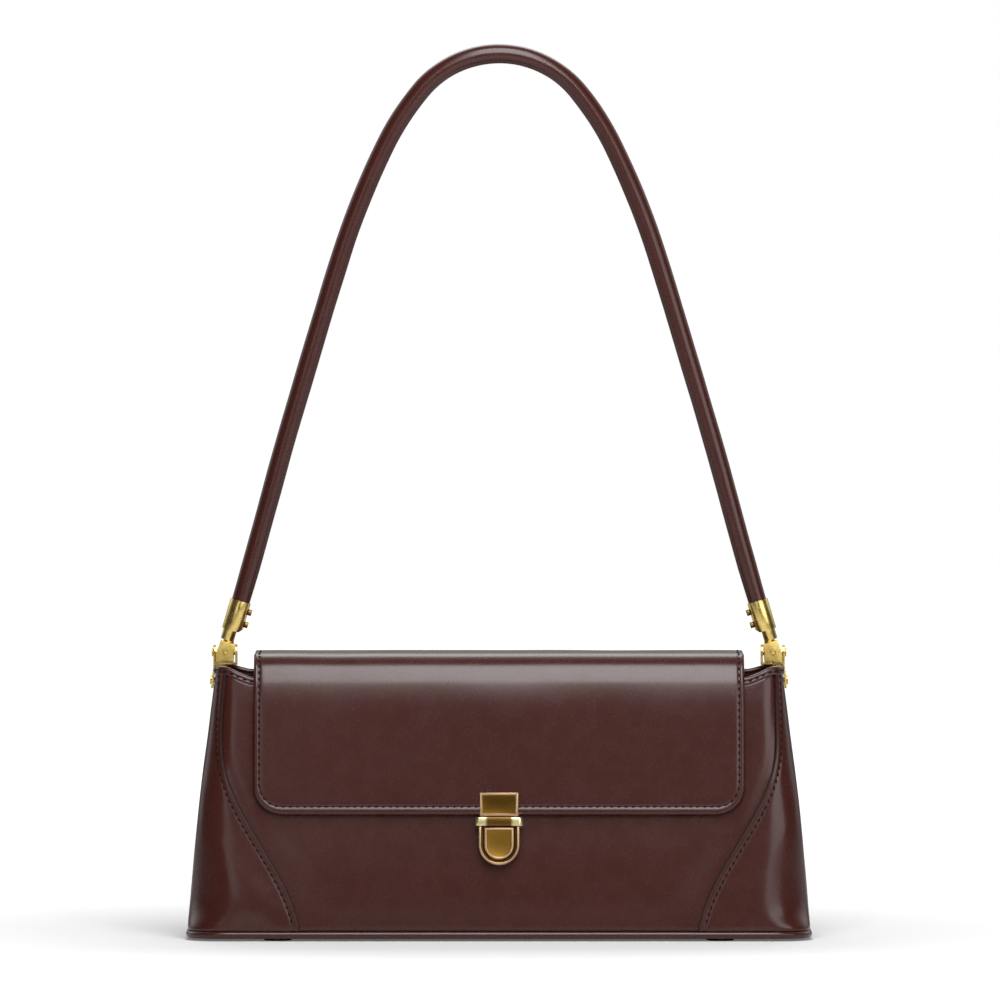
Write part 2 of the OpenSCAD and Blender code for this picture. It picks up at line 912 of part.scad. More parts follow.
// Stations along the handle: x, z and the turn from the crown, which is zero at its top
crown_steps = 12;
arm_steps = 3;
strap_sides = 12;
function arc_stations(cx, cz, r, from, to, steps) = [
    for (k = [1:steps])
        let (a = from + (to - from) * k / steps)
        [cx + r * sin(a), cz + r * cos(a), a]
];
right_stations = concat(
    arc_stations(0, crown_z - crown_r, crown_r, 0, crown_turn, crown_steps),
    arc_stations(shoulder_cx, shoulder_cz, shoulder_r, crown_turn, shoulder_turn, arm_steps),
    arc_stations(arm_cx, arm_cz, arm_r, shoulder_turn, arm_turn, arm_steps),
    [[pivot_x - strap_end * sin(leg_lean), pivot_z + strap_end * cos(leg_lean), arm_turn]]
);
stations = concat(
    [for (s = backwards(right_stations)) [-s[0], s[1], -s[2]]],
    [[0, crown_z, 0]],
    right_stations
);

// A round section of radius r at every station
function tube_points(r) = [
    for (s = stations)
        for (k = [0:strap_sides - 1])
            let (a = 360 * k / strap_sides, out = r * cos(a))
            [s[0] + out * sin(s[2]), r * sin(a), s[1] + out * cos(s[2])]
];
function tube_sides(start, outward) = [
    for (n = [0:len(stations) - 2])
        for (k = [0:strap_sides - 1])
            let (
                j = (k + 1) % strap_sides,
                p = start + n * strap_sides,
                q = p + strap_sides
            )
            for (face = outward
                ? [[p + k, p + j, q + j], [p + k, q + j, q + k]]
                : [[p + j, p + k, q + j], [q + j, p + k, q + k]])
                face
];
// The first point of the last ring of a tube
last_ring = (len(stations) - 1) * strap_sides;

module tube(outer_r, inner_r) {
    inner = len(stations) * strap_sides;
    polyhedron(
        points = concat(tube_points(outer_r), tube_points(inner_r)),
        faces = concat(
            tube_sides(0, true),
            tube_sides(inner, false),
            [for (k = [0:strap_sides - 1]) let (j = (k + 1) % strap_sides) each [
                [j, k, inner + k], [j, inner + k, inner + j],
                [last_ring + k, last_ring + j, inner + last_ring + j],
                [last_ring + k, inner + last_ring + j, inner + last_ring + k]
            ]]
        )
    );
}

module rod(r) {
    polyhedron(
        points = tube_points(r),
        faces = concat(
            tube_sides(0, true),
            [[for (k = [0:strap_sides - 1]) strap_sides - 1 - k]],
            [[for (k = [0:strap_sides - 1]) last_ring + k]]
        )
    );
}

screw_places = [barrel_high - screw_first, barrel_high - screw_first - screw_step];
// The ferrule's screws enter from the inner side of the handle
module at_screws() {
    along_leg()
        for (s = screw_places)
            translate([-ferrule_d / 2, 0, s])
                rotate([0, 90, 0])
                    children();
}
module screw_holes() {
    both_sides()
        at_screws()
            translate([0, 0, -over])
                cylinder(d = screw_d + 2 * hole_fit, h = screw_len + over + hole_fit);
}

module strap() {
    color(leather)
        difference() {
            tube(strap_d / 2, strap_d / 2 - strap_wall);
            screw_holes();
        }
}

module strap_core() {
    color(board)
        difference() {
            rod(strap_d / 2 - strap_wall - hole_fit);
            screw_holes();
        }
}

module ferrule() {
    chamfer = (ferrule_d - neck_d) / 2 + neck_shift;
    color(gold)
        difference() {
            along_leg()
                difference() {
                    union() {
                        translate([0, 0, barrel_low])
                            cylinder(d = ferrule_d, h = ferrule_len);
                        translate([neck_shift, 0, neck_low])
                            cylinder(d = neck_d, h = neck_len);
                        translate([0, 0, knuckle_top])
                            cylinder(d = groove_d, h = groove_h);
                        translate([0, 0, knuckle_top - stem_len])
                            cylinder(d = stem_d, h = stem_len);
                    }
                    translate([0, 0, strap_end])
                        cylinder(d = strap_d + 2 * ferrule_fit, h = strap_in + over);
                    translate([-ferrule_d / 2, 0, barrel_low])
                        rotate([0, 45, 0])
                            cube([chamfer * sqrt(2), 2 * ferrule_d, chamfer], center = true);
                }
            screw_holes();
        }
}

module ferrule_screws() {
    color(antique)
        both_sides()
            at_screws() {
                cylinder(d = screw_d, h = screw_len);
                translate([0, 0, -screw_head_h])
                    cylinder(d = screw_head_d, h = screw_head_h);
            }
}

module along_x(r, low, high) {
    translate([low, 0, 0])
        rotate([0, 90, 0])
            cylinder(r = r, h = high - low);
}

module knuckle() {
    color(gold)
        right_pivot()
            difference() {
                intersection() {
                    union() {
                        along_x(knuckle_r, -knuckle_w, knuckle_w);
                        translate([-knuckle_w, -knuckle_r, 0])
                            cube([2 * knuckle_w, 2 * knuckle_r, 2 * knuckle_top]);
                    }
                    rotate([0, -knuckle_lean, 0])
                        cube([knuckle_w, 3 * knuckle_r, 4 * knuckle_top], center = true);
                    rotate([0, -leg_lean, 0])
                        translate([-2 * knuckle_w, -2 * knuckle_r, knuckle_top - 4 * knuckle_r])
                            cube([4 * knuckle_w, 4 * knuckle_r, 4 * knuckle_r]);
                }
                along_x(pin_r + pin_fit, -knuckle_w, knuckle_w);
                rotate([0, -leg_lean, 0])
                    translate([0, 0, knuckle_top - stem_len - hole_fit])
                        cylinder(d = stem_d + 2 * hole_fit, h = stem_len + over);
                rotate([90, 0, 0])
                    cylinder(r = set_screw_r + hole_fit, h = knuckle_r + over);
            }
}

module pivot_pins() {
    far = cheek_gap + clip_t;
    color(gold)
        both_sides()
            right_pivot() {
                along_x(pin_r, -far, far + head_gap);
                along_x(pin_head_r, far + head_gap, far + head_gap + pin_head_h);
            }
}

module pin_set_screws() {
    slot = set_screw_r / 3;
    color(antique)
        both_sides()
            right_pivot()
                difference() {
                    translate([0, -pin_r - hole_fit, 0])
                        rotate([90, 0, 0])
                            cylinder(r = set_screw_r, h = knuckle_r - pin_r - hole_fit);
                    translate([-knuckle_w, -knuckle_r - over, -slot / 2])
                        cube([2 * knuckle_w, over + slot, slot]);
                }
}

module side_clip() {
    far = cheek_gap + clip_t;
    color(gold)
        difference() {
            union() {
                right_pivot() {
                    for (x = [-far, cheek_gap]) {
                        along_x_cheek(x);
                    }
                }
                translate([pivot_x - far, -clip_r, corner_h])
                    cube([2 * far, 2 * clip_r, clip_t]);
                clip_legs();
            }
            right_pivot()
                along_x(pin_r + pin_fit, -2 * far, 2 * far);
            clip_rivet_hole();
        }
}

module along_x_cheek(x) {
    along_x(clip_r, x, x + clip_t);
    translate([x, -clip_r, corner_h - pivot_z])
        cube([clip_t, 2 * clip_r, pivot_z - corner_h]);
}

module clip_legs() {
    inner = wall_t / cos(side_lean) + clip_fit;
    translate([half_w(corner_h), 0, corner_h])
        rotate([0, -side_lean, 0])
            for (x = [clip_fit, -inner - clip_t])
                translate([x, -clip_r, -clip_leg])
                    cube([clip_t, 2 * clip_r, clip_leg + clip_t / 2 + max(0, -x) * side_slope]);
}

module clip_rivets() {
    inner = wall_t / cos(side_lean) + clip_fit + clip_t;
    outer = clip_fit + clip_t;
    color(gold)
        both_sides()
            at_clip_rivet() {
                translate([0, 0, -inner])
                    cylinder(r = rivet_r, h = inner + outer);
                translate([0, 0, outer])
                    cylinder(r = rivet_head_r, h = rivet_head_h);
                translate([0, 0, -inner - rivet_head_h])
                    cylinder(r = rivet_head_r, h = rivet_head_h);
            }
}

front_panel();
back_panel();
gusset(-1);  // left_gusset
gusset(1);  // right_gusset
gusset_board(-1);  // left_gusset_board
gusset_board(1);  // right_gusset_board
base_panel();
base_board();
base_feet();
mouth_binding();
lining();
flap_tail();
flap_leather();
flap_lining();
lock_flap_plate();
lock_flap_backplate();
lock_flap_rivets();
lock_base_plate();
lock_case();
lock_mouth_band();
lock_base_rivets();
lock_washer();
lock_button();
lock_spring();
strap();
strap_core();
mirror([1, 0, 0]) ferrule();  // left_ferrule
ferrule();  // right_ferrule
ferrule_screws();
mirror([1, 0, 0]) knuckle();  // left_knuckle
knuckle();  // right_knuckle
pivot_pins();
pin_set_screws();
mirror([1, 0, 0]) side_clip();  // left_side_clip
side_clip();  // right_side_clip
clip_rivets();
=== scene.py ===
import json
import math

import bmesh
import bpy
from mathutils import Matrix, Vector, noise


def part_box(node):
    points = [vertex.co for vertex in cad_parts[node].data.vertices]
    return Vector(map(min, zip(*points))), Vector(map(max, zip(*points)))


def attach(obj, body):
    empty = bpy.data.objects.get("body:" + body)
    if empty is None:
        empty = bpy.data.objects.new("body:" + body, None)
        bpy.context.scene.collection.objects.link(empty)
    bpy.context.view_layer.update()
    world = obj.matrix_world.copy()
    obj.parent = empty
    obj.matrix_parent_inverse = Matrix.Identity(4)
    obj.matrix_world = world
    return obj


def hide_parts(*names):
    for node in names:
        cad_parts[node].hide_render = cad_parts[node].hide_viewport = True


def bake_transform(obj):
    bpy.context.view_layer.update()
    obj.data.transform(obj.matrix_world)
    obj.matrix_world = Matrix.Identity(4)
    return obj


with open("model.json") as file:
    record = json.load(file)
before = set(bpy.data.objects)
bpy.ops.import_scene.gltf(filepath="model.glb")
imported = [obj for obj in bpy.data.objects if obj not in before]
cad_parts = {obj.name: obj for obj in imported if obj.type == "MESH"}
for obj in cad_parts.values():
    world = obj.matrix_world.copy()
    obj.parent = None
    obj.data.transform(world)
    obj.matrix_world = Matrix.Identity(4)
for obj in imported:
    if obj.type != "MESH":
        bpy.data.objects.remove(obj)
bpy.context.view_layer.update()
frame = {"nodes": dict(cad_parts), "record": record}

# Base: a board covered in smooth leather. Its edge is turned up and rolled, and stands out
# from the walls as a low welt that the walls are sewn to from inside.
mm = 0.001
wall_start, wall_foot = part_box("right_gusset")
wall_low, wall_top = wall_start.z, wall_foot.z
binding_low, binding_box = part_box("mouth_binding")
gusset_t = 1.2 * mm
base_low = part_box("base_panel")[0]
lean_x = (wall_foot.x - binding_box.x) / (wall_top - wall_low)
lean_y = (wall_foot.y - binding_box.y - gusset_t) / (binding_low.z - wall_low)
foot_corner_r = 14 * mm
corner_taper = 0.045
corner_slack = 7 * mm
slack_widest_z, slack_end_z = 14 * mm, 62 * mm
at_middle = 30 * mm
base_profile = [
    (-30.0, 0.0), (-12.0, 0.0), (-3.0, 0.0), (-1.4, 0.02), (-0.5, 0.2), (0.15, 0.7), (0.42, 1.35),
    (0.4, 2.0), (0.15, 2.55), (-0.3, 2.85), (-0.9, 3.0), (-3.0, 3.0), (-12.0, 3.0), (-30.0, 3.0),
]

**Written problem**
The lines to quote run from the one containing "lock_spring();" to the one containing "if empty is". Quote them exactly, with both of those lines, and nothing else.

**Exercise output**
lock_spring();
strap();
strap_core();
mirror([1, 0, 0]) ferrule();  // left_ferrule
ferrule();  // right_ferrule
ferrule_screws();
mirror([1, 0, 0]) knuckle();  // left_knuckle
knuckle();  // right_knuckle
pivot_pins();
pin_set_screws();
mirror([1, 0, 0]) side_clip();  // left_side_clip
side_clip();  // right_side_clip
clip_rivets();
=== scene.py ===
import json
import math

import bmesh
import bpy
from mathutils import Matrix, Vector, noise


def part_box(node):
    points = [vertex.co for vertex in cad_parts[node].data.vertices]
    return Vector(map(min, zip(*points))), Vector(map(max, zip(*points)))


def attach(obj, body):
    empty = bpy.data.objects.get("body:" + body)
    if empty is None:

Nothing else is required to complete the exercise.